Besides all the other branches of our lives that produce a lot and throw away a lot, consumerism is flourishing even in the automotive industry. At a minimum calculation, and I will not go into too much technical information, electric cars have zero emissions depending on the kilometers driven in about 4-6 years. And there are studies that prove my theories.
Acording to hotcars.com, “Tesla does work to either extend the life of, or recycle, all of the lithium-ion batteries used in their vehicles. However, when the vehicle hits the road, the energy to power it has to come from somewhere. As around 60% of electricity generated in the United States comes from oil, coal and gas, fossil fuels are still effectively getting you from A to B in most cases.”
Speaking of costs, a conventional car can be easily refueled from a nearby gas station, if you are on the road with am empty tank. In the case of an electric car, it is very possible that you will need a towing truck, which involves other additional costs.
Also in terms of costs should be added “in comparison, the national average cost of one kilowatt of electricity is $0.14 per hour. The standard EV takes about 7.2 kWh/hour to reach a full charge of about 50 kWh. That means the average cost of a full EV charge is $6.86, caranddriver.com says.

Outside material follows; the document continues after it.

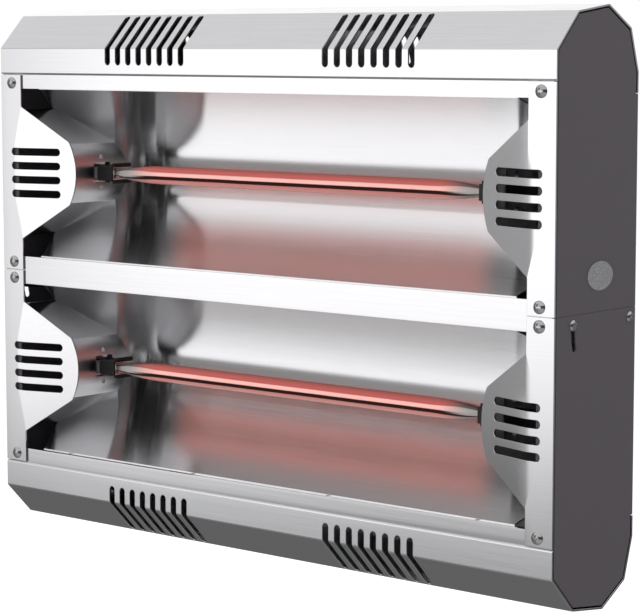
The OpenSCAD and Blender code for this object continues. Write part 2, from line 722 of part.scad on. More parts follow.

For countries with very large populations, such as France, UK, Holland, etc., the use of public transport or bicycles is the best choice, in the sense that the concern for saving the environment does not remain on a dusty file and forgotten on a shelf, it turns into a real process. Our planet is already experiencing all sorts of devastating phenomena, uncontrollable fires, sudden snow in the summer, and floods that turn people’s lives upside down. The resources that were supposed to be enough for this year are already exhausted since last week. The direction we are heading is certainly not the best, but we must realize that replacing one pollutant with another is not a solution.
In conclusion, I consider that in the middle there is much more advertising than it would be necessary in the case of a car, consumerism is unfortunately on the rise and on the grounds of “saving the planet” we search and buy anything and in any quantity or number. Either sometimes we feel good about that thing, or we impose ourselves in society, or we really think we are helping, but buying too much has never helped.
I am not totally against electric cars, but it seems to me that there is more business interest than slowing down the global warming.